Data records
►

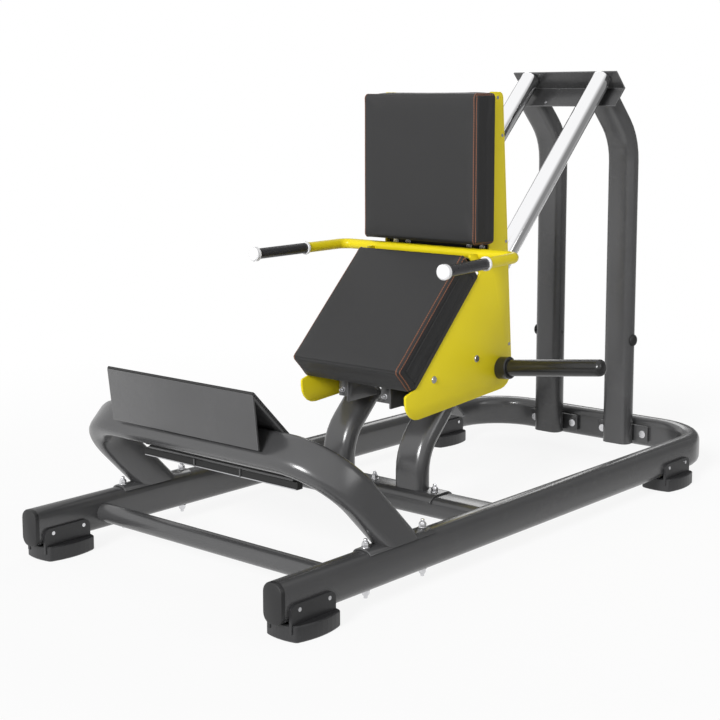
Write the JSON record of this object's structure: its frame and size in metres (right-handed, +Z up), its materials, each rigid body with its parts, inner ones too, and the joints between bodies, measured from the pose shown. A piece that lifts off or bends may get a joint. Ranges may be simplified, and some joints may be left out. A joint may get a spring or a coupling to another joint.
{
  "type": "calf raise machine",
  "caption": "Plate-loaded calf raise machine: a seat carriage with handles and weight horns slides on inclined guide rods above a U-shaped base with an angled foot platform.",
  "frame": {"origin": "middle of the machine's footprint, on the floor", "axes": "+Z up, -Y towards the foot platform end, +X towards the user's left hand as seated"},
  "size_m": [1.1038, 2.103, 1.3087],
  "materials": {
    "grey_paint": "metallic charcoal powder coat",
    "yellow_paint": "satin yellow powder coat",
    "chrome": "polished hard chrome",
    "alloy": "machined",
    "rubber": "moulded matt",
    "upholstery": "matt vinyl with contrast stitching",
    "board": "black stained plywood",
    "white_trim": "satin white",
    "grip_foam": "ribbed soft rubber",
    "black_sleeve": "gloss black",
    "black_trim": "satin black"
  },
  "bodies": {
    "base": {"base_tube": "grey_paint", "front_cross_tube": "grey_paint", "mid_cross_tube": "grey_paint", "mid_saddle": "grey_paint", "platform_arch": "grey_paint", "foot_plate": "grey_paint", "platform_bar": "black_trim", "top_bracket": "grey_paint", "rod_plate": "grey_paint", "rail_cap_right": "rubber", "rail_cap_left": "rubber", "arch_saddle_right": "grey_paint", "arch_saddle_left": "grey_paint", "foot_front_right": "rubber", "foot_front_left": "rubber", "foot_rear_right": "rubber", "foot_rear_left": "rubber", "platform_rib_right": "grey_paint", "platform_rib_left": "grey_paint", "platform_web_right": "grey_paint", "platform_web_left": "grey_paint", "rod_post_right": "grey_paint", "rod_post_left": "grey_paint", "guide_rod_right": "chrome", "guide_rod_left": "chrome", "rubber_stop_right": "rubber", "rubber_stop_left": "rubber", "tower_column_right": "grey_paint", "tower_column_left": "grey_paint", "column_flange_right": "grey_paint", "column_flange_left": "grey_paint", "column_plug_inner_left": "black_trim", "column_plug_inner_right": "black_trim", "column_plug_outer_left": "black_trim", "column_plug_outer_right": "black_trim"},
    "carriage": {"carriage_tube_front": "grey_paint", "carriage_tube_rear": "grey_paint", "seat_pad": "upholstery", "back_pad": "upholstery", "seat_board": "board", "back_board": "board", "handlebar": "yellow_paint", "side_plate_right": "yellow_paint", "side_plate_left": "yellow_paint", "bearing_lower_right": "alloy", "bearing_lower_left": "alloy", "bearing_upper_right": "alloy", "bearing_upper_left": "alloy", "seat_bracket_right": "grey_paint", "seat_bracket_left": "grey_paint", "grip_right": "grip_foam", "grip_left": "grip_foam", "grip_cap_right": "white_trim", "grip_cap_left": "white_trim", "weight_horn_right": "black_sleeve", "weight_horn_left": "black_sleeve", "grip_ring_left": "white_trim", "grip_ring_right": "white_trim"}
  },
  "joints": [
    {"name": "carriage_slide", "type": "slide", "parent": "base", "child": "carriage", "axis": [0, 0.7071, 0.7071], "range_m": [0, 0.78]}
  ]
}
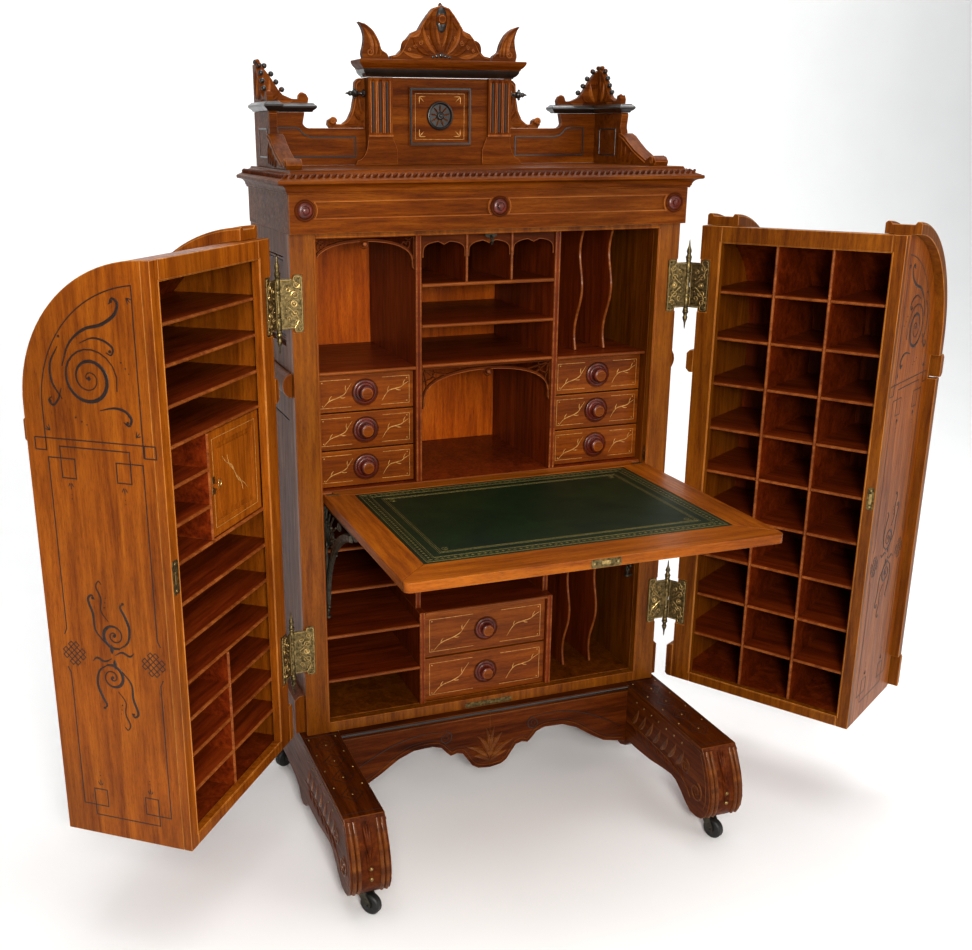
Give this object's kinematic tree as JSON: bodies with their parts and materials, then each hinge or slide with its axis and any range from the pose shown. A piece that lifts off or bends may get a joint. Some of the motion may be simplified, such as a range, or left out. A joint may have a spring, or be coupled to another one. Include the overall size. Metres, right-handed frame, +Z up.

◄

[Aim of the exercise] Pull out every line of the records that includes the string "joints".

[Worked answer]
Write the JSON record of this object's structure: its frame and size in metres (right-handed, +Z up), its materials, each rigid body with its parts, inner ones too, and the joints between bodies, measured from the pose shown. A piece that lifts off or bends may get a joint. Ranges may be simplified, and some joints may be left out. A joint may get a spring or a coupling to another joint.
  "joints": [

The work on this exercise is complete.